To promote intraregional trade, African countries should stop producing the same goods and move towards producing complementary products, Sandra Chihaka from the Zimbabwe Revenue Authority has said.
Speaking to delegates at the ongoing World Customs Organisation (WCO) East and Southern Africa (ESA) Conference, Chihaka noted that Africa needs to diversify the types of goods and services traded within the region.
The World Customs Organisation conference kicked off in Kenya’s capital of Nairobi on Thursday, November 23rd, 2017. The event has brought together delegates from Botswana, Kenya, Malawi, Mauritius, South Africa, Uganda and Zimbabwe among other countries.
The event comes at a time when intra-regional trade between the East African Community (EAC), the Common Market for Eastern and Southern Africa (COMESA) and the Southern African Development Community (SADC) has grown threefold over the past decade.

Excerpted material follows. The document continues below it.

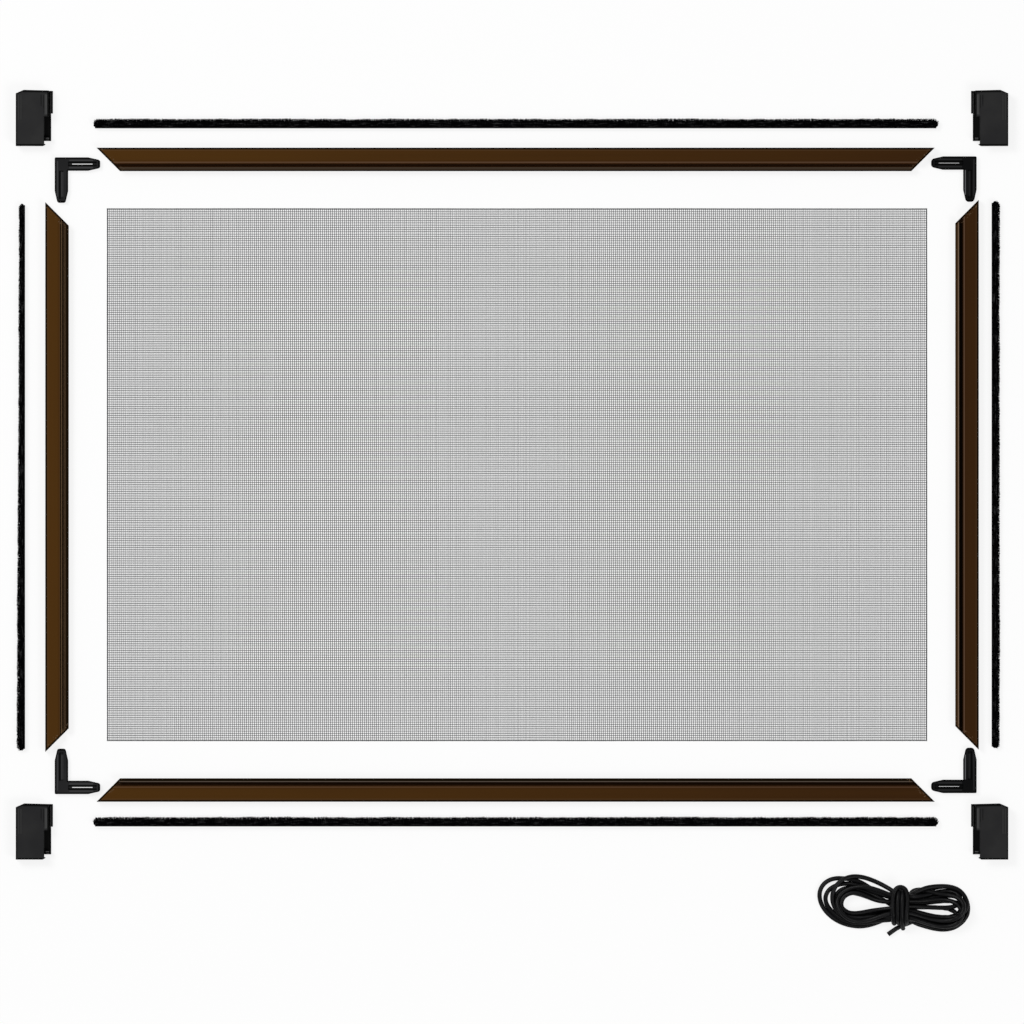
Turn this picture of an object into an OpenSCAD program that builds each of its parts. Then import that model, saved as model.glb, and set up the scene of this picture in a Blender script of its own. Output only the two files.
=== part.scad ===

A 2015 report from research group, Trade Mark East Africa found that the combined intra-trade of the three regional economic communities grew from $30 billion to $102.6 billion in roughly 10 years.
Though this is an improvement, experts across the continent say more can be done to up these numbers.
Following Chihaka’s address, Kenya’s Revenue Authority, along with its regional counterparts, has advocated for stronger adoption of e-commerce and cross border trade across the continent.
“We need to strengthen small scale farmers’ associations to enable them to present their issues in a structured way and get what’s due to them,” said Kenya Revenue Authority (KRA) Director, Constantine Kandie.
She echoed Chihaka’s call to action, urging regional stakeholders to work towards creating stronger multilateral ties in East and Southern Africa.
“There’s an immediate need for African governments to have a collaborative relationship with the private sector. It’s time for us to work together,” said Kenya National Chamber of Commerce and Industry (KNCCI) Vice Chairman, James Mureu.